* PROBLEM TO SOLVE: Reproduce the material in full, unchanged.

* STORED DATA:
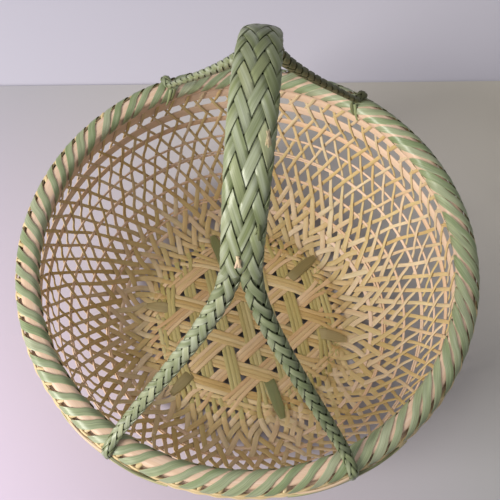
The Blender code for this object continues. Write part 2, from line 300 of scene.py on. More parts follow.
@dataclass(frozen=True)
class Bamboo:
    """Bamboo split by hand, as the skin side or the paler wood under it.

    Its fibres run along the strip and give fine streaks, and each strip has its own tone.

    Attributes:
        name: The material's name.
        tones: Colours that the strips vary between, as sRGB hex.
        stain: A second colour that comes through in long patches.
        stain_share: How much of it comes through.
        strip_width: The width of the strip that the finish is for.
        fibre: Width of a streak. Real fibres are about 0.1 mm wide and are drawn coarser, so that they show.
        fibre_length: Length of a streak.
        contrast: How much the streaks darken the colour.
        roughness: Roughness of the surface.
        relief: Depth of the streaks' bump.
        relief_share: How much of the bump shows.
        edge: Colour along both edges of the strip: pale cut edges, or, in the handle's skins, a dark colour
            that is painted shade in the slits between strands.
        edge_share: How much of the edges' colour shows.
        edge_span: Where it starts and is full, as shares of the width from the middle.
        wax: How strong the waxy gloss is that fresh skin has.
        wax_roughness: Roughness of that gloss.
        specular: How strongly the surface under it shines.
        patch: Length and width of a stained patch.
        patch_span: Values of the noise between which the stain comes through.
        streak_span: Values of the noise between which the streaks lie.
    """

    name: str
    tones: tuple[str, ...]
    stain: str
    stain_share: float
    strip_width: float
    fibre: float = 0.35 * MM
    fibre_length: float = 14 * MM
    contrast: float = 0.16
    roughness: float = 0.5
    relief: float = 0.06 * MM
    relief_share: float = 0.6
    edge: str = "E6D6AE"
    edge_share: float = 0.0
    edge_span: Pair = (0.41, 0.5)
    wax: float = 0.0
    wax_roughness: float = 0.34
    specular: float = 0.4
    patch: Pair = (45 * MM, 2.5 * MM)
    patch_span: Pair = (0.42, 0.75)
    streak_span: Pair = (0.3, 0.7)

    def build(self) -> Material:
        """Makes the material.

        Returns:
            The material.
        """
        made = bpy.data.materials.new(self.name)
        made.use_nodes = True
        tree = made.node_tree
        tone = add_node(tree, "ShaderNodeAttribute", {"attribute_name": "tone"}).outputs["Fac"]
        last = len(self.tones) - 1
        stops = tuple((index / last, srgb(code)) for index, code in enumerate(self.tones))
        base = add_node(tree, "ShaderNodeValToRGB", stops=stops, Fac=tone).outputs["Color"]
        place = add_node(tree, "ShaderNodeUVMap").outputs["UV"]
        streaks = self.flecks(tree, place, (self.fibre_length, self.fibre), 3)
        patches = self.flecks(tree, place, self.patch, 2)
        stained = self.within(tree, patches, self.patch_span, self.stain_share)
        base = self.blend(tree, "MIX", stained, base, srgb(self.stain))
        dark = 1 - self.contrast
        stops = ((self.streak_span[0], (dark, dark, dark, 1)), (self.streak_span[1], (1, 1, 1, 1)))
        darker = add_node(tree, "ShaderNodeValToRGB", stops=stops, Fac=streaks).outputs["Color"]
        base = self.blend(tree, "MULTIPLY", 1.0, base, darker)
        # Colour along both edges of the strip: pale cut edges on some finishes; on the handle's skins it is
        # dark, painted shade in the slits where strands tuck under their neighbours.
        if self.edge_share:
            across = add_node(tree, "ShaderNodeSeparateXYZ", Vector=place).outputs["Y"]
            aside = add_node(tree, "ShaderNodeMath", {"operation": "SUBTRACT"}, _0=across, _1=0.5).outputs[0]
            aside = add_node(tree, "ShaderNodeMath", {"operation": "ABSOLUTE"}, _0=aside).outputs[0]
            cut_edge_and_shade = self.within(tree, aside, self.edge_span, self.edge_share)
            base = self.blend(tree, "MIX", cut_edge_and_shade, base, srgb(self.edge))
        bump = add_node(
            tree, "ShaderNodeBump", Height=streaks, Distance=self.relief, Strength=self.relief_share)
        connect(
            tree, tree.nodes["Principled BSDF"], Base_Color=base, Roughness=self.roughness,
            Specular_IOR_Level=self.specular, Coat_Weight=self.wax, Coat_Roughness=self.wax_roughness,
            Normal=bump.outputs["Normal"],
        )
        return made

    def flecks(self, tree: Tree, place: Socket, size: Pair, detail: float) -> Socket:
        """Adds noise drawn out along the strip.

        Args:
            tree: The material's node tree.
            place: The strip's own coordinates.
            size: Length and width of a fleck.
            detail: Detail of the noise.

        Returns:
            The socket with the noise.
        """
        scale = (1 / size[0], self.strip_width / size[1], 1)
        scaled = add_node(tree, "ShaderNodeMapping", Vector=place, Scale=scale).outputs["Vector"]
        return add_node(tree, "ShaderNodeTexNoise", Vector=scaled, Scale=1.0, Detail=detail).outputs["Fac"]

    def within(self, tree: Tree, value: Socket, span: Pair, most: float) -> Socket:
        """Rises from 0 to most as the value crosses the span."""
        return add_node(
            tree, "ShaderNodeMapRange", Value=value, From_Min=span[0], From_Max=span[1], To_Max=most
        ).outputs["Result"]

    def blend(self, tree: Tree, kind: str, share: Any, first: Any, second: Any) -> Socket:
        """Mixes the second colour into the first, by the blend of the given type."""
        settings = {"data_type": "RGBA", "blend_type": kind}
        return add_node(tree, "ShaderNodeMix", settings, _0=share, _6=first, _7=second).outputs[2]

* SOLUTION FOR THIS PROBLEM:
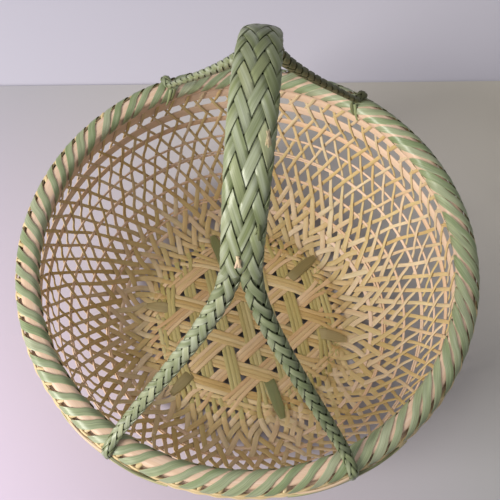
The Blender code for this object continues. Write part 2, from line 300 of scene.py on. More parts follow.
@dataclass(frozen=True)
class Bamboo:
    """Bamboo split by hand, as the skin side or the paler wood under it.

    Its fibres run along the strip and give fine streaks, and each strip has its own tone.

    Attributes:
        name: The material's name.
        tones: Colours that the strips vary between, as sRGB hex.
        stain: A second colour that comes through in long patches.
        stain_share: How much of it comes through.
        strip_width: The width of the strip that the finish is for.
        fibre: Width of a streak. Real fibres are about 0.1 mm wide and are drawn coarser, so that they show.
        fibre_length: Length of a streak.
        contrast: How much the streaks darken the colour.
        roughness: Roughness of the surface.
        relief: Depth of the streaks' bump.
        relief_share: How much of the bump shows.
        edge: Colour along both edges of the strip: pale cut edges, or, in the handle's skins, a dark colour
            that is painted shade in the slits between strands.
        edge_share: How much of the edges' colour shows.
        edge_span: Where it starts and is full, as shares of the width from the middle.
        wax: How strong the waxy gloss is that fresh skin has.
        wax_roughness: Roughness of that gloss.
        specular: How strongly the surface under it shines.
        patch: Length and width of a stained patch.
        patch_span: Values of the noise between which the stain comes through.
        streak_span: Values of the noise between which the streaks lie.
    """

    name: str
    tones: tuple[str, ...]
    stain: str
    stain_share: float
    strip_width: float
    fibre: float = 0.35 * MM
    fibre_length: float = 14 * MM
    contrast: float = 0.16
    roughness: float = 0.5
    relief: float = 0.06 * MM
    relief_share: float = 0.6
    edge: str = "E6D6AE"
    edge_share: float = 0.0
    edge_span: Pair = (0.41, 0.5)
    wax: float = 0.0
    wax_roughness: float = 0.34
    specular: float = 0.4
    patch: Pair = (45 * MM, 2.5 * MM)
    patch_span: Pair = (0.42, 0.75)
    streak_span: Pair = (0.3, 0.7)

    def build(self) -> Material:
        """Makes the material.

        Returns:
            The material.
        """
        made = bpy.data.materials.new(self.name)
        made.use_nodes = True
        tree = made.node_tree
        tone = add_node(tree, "ShaderNodeAttribute", {"attribute_name": "tone"}).outputs["Fac"]
        last = len(self.tones) - 1
        stops = tuple((index / last, srgb(code)) for index, code in enumerate(self.tones))
        base = add_node(tree, "ShaderNodeValToRGB", stops=stops, Fac=tone).outputs["Color"]
        place = add_node(tree, "ShaderNodeUVMap").outputs["UV"]
        streaks = self.flecks(tree, place, (self.fibre_length, self.fibre), 3)
        patches = self.flecks(tree, place, self.patch, 2)
        stained = self.within(tree, patches, self.patch_span, self.stain_share)
        base = self.blend(tree, "MIX", stained, base, srgb(self.stain))
        dark = 1 - self.contrast
        stops = ((self.streak_span[0], (dark, dark, dark, 1)), (self.streak_span[1], (1, 1, 1, 1)))
        darker = add_node(tree, "ShaderNodeValToRGB", stops=stops, Fac=streaks).outputs["Color"]
        base = self.blend(tree, "MULTIPLY", 1.0, base, darker)
        # Colour along both edges of the strip: pale cut edges on some finishes; on the handle's skins it is
        # dark, painted shade in the slits where strands tuck under their neighbours.
        if self.edge_share:
            across = add_node(tree, "ShaderNodeSeparateXYZ", Vector=place).outputs["Y"]
            aside = add_node(tree, "ShaderNodeMath", {"operation": "SUBTRACT"}, _0=across, _1=0.5).outputs[0]
            aside = add_node(tree, "ShaderNodeMath", {"operation": "ABSOLUTE"}, _0=aside).outputs[0]
            cut_edge_and_shade = self.within(tree, aside, self.edge_span, self.edge_share)
            base = self.blend(tree, "MIX", cut_edge_and_shade, base, srgb(self.edge))
        bump = add_node(
            tree, "ShaderNodeBump", Height=streaks, Distance=self.relief, Strength=self.relief_share)
        connect(
            tree, tree.nodes["Principled BSDF"], Base_Color=base, Roughness=self.roughness,
            Specular_IOR_Level=self.specular, Coat_Weight=self.wax, Coat_Roughness=self.wax_roughness,
            Normal=bump.outputs["Normal"],
        )
        return made

    def flecks(self, tree: Tree, place: Socket, size: Pair, detail: float) -> Socket:
        """Adds noise drawn out along the strip.

        Args:
            tree: The material's node tree.
            place: The strip's own coordinates.
            size: Length and width of a fleck.
            detail: Detail of the noise.

        Returns:
            The socket with the noise.
        """
        scale = (1 / size[0], self.strip_width / size[1], 1)
        scaled = add_node(tree, "ShaderNodeMapping", Vector=place, Scale=scale).outputs["Vector"]
        return add_node(tree, "ShaderNodeTexNoise", Vector=scaled, Scale=1.0, Detail=detail).outputs["Fac"]

    def within(self, tree: Tree, value: Socket, span: Pair, most: float) -> Socket:
        """Rises from 0 to most as the value crosses the span."""
        return add_node(
            tree, "ShaderNodeMapRange", Value=value, From_Min=span[0], From_Max=span[1], To_Max=most
        ).outputs["Result"]

    def blend(self, tree: Tree, kind: str, share: Any, first: Any, second: Any) -> Socket:
        """Mixes the second colour into the first, by the blend of the given type."""
        settings = {"data_type": "RGBA", "blend_type": kind}
        return add_node(tree, "ShaderNodeMix", settings, _0=share, _6=first, _7=second).outputs[2]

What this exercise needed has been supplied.